A Data Warehouse is a large, centrally located store of data aggregated from a variety of sources. It is primarily used to analyze and report on big data to provide strategic insights.
Imagine you have a giant toy box where you keep all your different toys. You can quickly find and play with any of your toys whenever you want. A Data Warehouse is like this, but instead of toys, it stores lots of information that a company can use to make decisions.
A Data Warehouse (DW) is a repository of an organization’s electronically stored data, designed to facilitate reporting and analysis. This definition of the DW focuses on data storage, but the means to retrieve and analyze data, to extract, transform and load data, and to manage the data dictionary are also essential components of a data warehousing system.
DWs are central repositories of integrated data from one or more disparate sources. They store current and historical data in one single place and are used for creating analytical reports for knowledge workers throughout the enterprise. Examples of reports could range from annual and quarterly comparisons and trends to detailed daily sales analyses.
DW architectures vary depending on the specifics of the organization’s information requirements. Data may be processed in batch or in real-time. DWs often store raw data extracted from source systems, making the data analysis-ready for business users. Since DWs are generally query-intensive systems, the data is commonly denormalized with fully pre-aggregated datasets to enhance query performance.
Data is uploaded from systems such as marketing, sales, customer contact center, and others and then consolidated and summarized in a DW system. This uploading process is generally done at defined intervals, such as after closing hours, to minimize system load during high-traffic periods. This enables a company to consolidate information from several sources, giving management a unified view of the organization’s operations.

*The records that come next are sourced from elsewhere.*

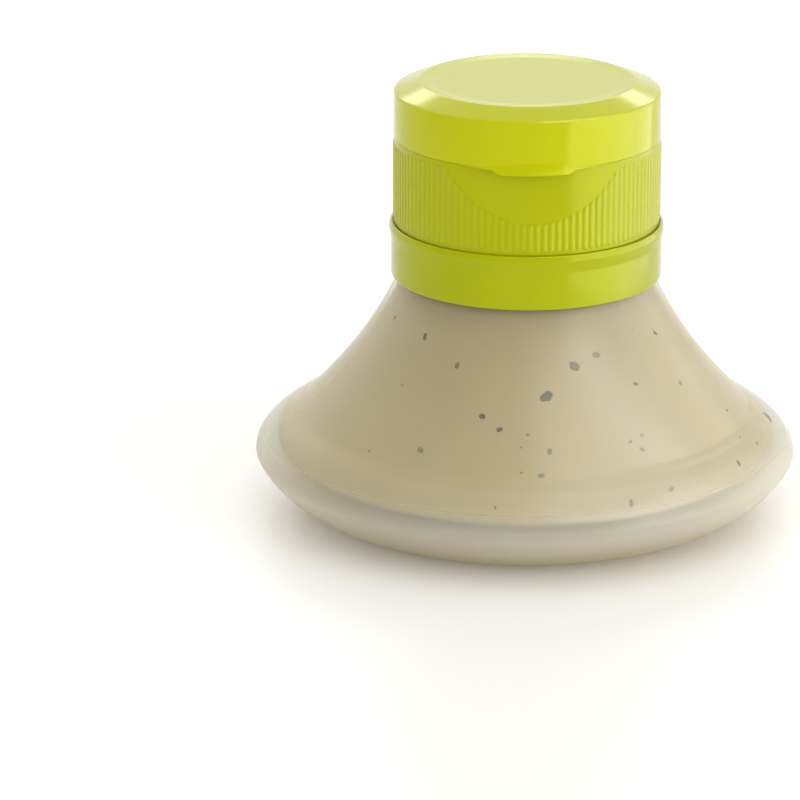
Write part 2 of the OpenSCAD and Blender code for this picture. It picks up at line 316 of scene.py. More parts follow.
@dataclass(frozen=True)
class DriedSpice(NodeFinish):
    """Ground spice: matt flakes whose colour changes a little from one to the next."""

    colour: str
    other_colour: str
    patch_mm: float = 1.5

    def surface(self, tree: Tree, place: Socket) -> Socket:
        """Return the shader's socket."""
        patch = noise_at(tree, place, self.patch_mm)
        colour = tinted(tree, patch, self.colour, self.other_colour)
        return principled(tree, {"Base Color": colour, "Roughness": 0.7})


@dataclass(frozen=True)
class DrawnSteel(NodeFinish):
    """Bright drawn stainless wire: fine scratches along its length."""

    colour: str
    scratch_mm: float = 0.12
    stretch: float = 0.03
    gloss: Point = (0.16, 0.34)

    def surface(self, tree: Tree, place: Socket) -> Socket:
        """Return the shader's socket."""
        inputs = {"Vector": place, "Scale": (self.stretch, 1.0, 1.0)}
        along = add_node(tree, "ShaderNodeMapping", None, inputs).outputs["Vector"]
        scratch = noise_at(tree, along, self.scratch_mm)
        return principled(tree, {
            "Base Color": to_linear(self.colour),
            "Metallic": 1.0,
            "Roughness": ranged(tree, scratch, *self.gloss),
        })


# The lime pigment lies so close to the skin that even head-on reflections look yellow-green
LIME_GLINT = "#FFFF98"


class Finish(Enum):
    """The finishes of the bottle's pieces."""

    LID = MouldedPlastic("lime moulded polypropylene, lid", "#B5BA00", "#B1B600", 0.15, LIME_GLINT)
    # The lid, cap and collar share one lime pigment; the cap's and the collar's darker limes are painted
    # shade
    CAP = MouldedPlastic("lime moulded polypropylene in painted shade, cap", "#A5AB00", "#A1A700", 0.2, LIME_GLINT)
    COLLAR = MouldedPlastic("lime moulded polypropylene in painted shade, collar", "#A2AA00", "#9EA600", 0.18, LIME_GLINT)
    NECK = MouldedPlastic("natural moulded polypropylene", "#ECEBE4", "#E4E3DA", soft_glow=0.3)
    SEAL = MouldedPlastic(
        "foamed polyethylene", "#F2F1EC", "#EAE9E2", 0.6, ripple_mm=3.0, grain_mm=0.25, grain_depth_mm=0.02
    )
    SHELL = FrostedShell("frosted soft polyethylene", "#DDDACB", "#C0B489")
    DRESSING = CreamyDressing("creamy dressing", "#C6BA90", "#BFAF82")
    PEPPER = DriedSpice("ground black pepper", "#3A2A14", "#5E4A2C")
    CHILLI = DriedSpice("dried chilli flakes", "#7A4632", "#8F5F42")
    HERB = DriedSpice("dried herbs", "#7E7450", "#958A64")
    STEEL = DrawnSteel("drawn stainless steel", "#C9C9CC")


def meshed(name: str, shape: Shape) -> bpy.types.Mesh:
    """Turn a shape into a mesh and free the shape."""
    mesh = bpy.data.meshes.new(name)
    shape.to_mesh(mesh)
    shape.free()
    return mesh


def placed(name: str, data: bpy.types.ID) -> bpy.types.Object:
    """Put a mesh, lamp or camera into the scene."""
    item = bpy.data.objects.new(name, data)
    bpy.context.scene.collection.objects.link(item)
    return item


def clamped(value: float) -> float:
    """Return a value held between 0 and 1."""
    return max(0.0, min(1.0, value))


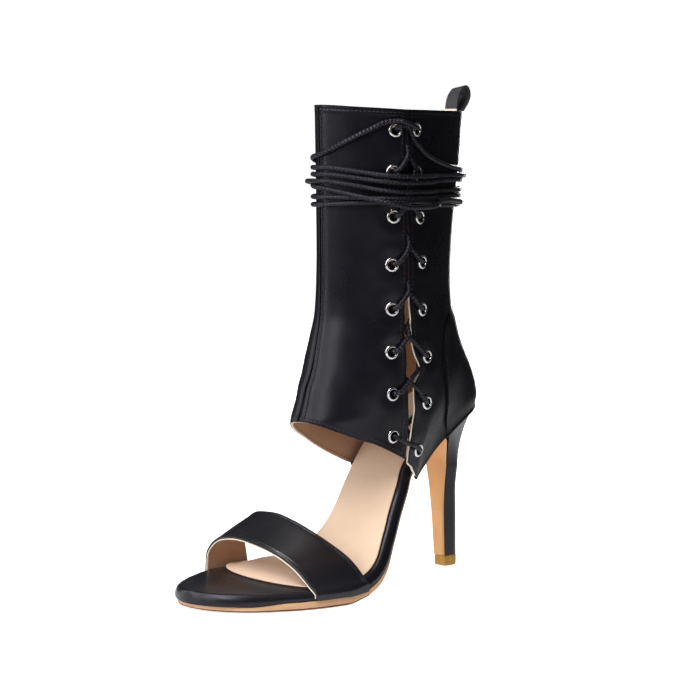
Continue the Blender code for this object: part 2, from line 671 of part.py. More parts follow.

Key characteristics of a DW include:
Subject-Oriented: DWs are designed to help you analyze data. For example, to learn more about your company’s sales data, you can look at the DW’s sales dataset, where you’d find one consolidated view of sales data, irrespective of where the raw data lives in the source system.
Integrated: A DW integrates data from multiple data sources. For example, source A and source B may have different ways of identifying a product, but in a DW, there will be only a single way of identifying a product.
Non-Volatile: Once data is in the DW, it will not change. So, historical data in a DW is not going to change.
Time-Variant: Historical data is kept in a DW. For example, one can retrieve data from any point in time unlike in a transactional system where sometimes detailed historical records are not kept.